A Igreja Metodista precisa reafirmar
suas origens, wesleyanas, sobretudo, e trabalhar o discipulado numa perspectiva
integral conectada com as demandas espirituais, sociais, eclesiológicas e
pastorais das diferentes realidades vividas em nosso país, pois como vimos –
ainda que de uma forma sucinta – há uma
complementariedade no que tange a temática e não se pode restringi-la ou
interpretá-la apenas baseada em um relato, mas necessitamos buscar suas
conexões e desdobramentos com os demais.
Que Deus nos abençoe nessa empreitada.
Luis Carvalho
Referências:
ABADÍA, José Pedro Tosaus. A Bíblia como literatura. Petrópolis:
Vozes, 2000.
EVANS, Tony. Discipulado espiritual e dinâmico: os quatro pilares indispensáveis
para a maturidade cristã. São Paulo: Editora Vida, 2000.
KOESTER, Helmut. Introdução ao Novo Testamento. Vol. 2.
São Paulo: Paulus, 2005.
LUZ, Ulrich. El evangelio ségun San Mateo. Vol. IV. Salamanca: Ediciones
Sígueme, 2005.
MESTERS, Carlos; LOPES, Mercedes.
O avesso é o lado certo. São Paulo:
Paulinas, 1998.
OLIVEIRA, Anderson de Lima. Acumulai tesouros no céu: estudo da
linguagem econômica do evangelho de Mateus. São Bernardo do Campo: Universidade
Metodista de São Paulo (Dissertação de mestrado), 2010.
OVERMAN, J. Andrew. O evangelho de Mateus e o judaísmo formativo.
São Paulo: Loyola, 1997.
SOUZA, José Carlos.
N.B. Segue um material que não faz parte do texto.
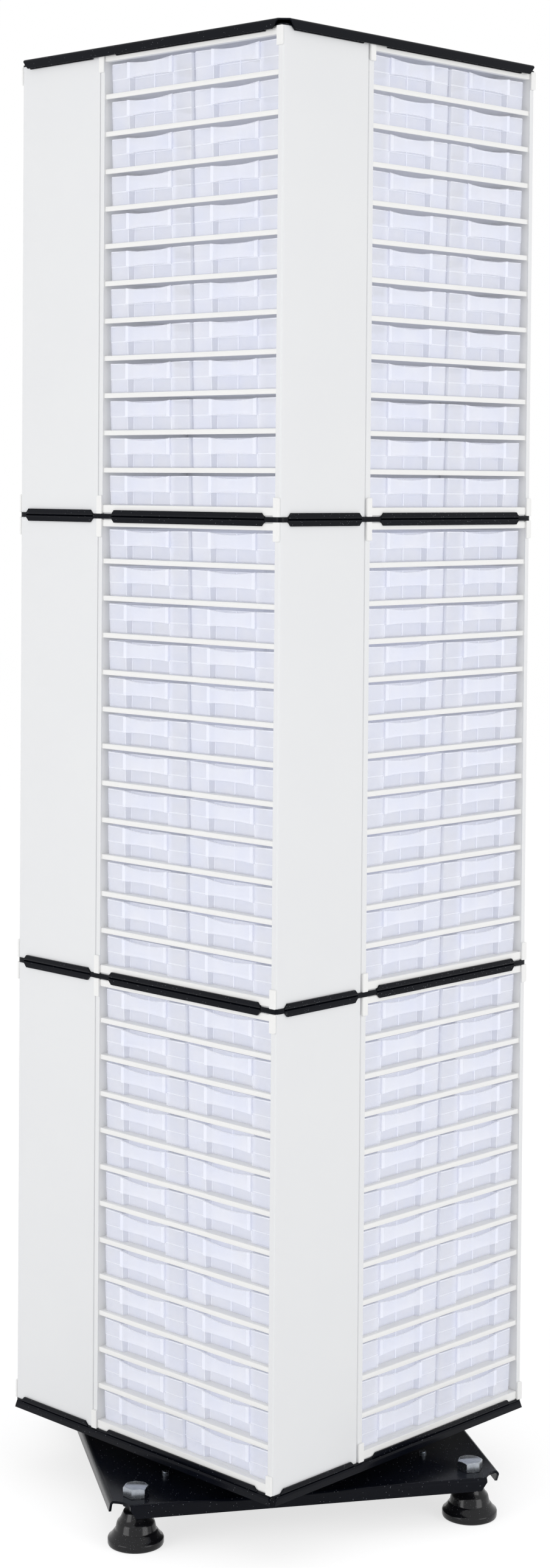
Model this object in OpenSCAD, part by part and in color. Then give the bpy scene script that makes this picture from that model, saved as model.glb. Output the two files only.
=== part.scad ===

Leiga, ministerial e ecumênica: a igreja
no pensamento de John Wesley. São Bernardo do Campo: Editeo, 2009.
WOODWARD, E. L. Uma história da Inglaterra. Rio de Janeiro:
Zahar, 1964.
[1] A
terminologia evangelhos utilizada aqui diz respeito aos quatro registros
canônicos sobre a vida e ministério de Jesus e não a proclamação da mensagem em
si. Embora o teologicamente correto seja utilizar o termo no singular, a opção
é proposital, pois visa fazer conexão com os distintos relatos.
[2]
Para melhor aprofundamento do tema ver (OLIVEIRA, 2010).